I'm reminded of the Patriot Act, and the ways the data collected were used (beneficially), and abused (for personal reasons) by people trusted with high-level clearance. How is access being limited and audited to the data collected by this new bill?

I feel the same way about the government grant system relying on the DUNS system (run by a private company) for business registration. I also feel this way about credit agencies like Experian and Equifax being the trusted source of truth on creditworthiness for Fannie Mae loans, and collecting records on essentially all Americans (no consumer choice and limited opt-out) which inevitably gets leaked. The liability of Experian and Equifax should have been their entire businesses, not a few slaps on the wrist and the offer of credit monitoring for just a year.

With all that in mind, I want to know--when this bill is implemented, how is this not inevitably going to result in abuses or harmful massive leaks? Or do you just assume that entities below a certain threshold of activity don't deserve privacy or some level of property obscurity to help people avoid criminal attention?

The kind of info this bill is collecting could be easily be used by identity thieves. Sharing this info with foreign entities makes the problem worse.

Civil forfeiture started off with good intentions, but in many places has a serious lack of recourse and oversight. There have been some reports that it's abused as a quick way for police departments to pad their budgets. Those doing the seizing don't even need to prove guilt of a person, since civil forfeiture is a dispute between police and property, not police and a suspected person. Sure, these policies let police cripple the more clever criminals that they had trouble bringing to justice, but it also gets used all the time in ways against people (I guess against property) that would reasonably argue innocence.

2 comments

> how is this not inevitably going to result in abuses or harmful massive leaks?

There probably will be abuses and leaks—-I don’t think anyone should trust the government with population-wide data that is catastrophic if compromised. But on the ladder of OPM data and IRS tax records to e.g. potato registries, beneficial ownership data isn’t that sensitive. Many countries make it a matter of public record with few ill effects. (Counterpoint: Sweden makes tax records public record. The IRS being compromised would be a big deal.)

The church, charity and non-profit exemption is the hole of the bulldozer path that had to be left to protect private civic discourse. This will be abused by the wealthy and powerful. But as a result, there will be no comprehensive database of e.g. donors to prison reform or LGBT causes.

> Counterpoint: Sweden makes tax records public record. The IRS being compromised would be a big deal.

It would be a big deal only because it would shatter current expectations. As you've mentioned, society would operate just fine if everyone's tax records were public. The aversion that people feel towards it is largely cultural - if they were brought up in a different western society, they wouldn't feel that way.

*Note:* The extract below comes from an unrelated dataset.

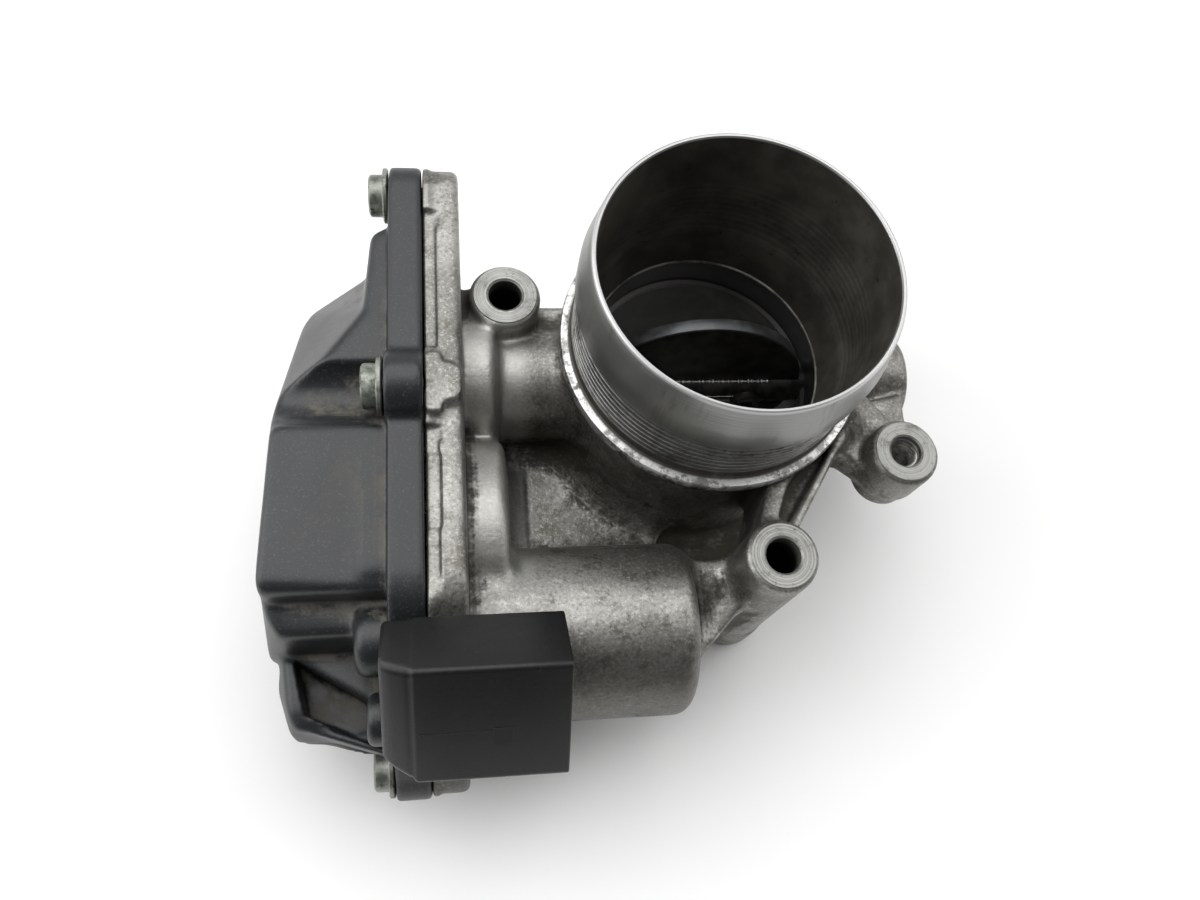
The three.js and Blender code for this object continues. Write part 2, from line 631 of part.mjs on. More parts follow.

Interesting. Why targeting money specifically? If someone claims that people should not have secrets about their wallets, others may claim no one should have secrets about their bedrooms. After all, "It would be a big deal only because it would shatter current expectations. Society would operate just fine if everyone's affairs were public. The aversion that people feel towards it is largely cultural - if they were brought up in a different society, they wouldn't feel that way" right?
For most people, most of their bedroom activities are public in the US. Specifically, they are recorded in public marriage records that anyone can peruse.

Thank you for making my point.

I actually doubt it. Primatologists notice that humans in general have sex in private (and face to face) unlike all other primates.
> others may claim no one should have secrets about their bedrooms.

What does that even mean?

It would shatter current illusions, too. Definitely a move for the better.
"Potato registries"?
I don't know if the US has one, but many European countries do.

https://www.gov.uk/guidance/the-seed-potato-classification-s...

> How is access being limited and audited to the data collected by this new bill?

Why should it be? There's no sensible reason why ownership of a company should have to be kept secret, AFAICS. If your company does shit so shady you're ashamed to stand up and admit to it, that shit is probably so shady it already is — or should be — illegal anyway.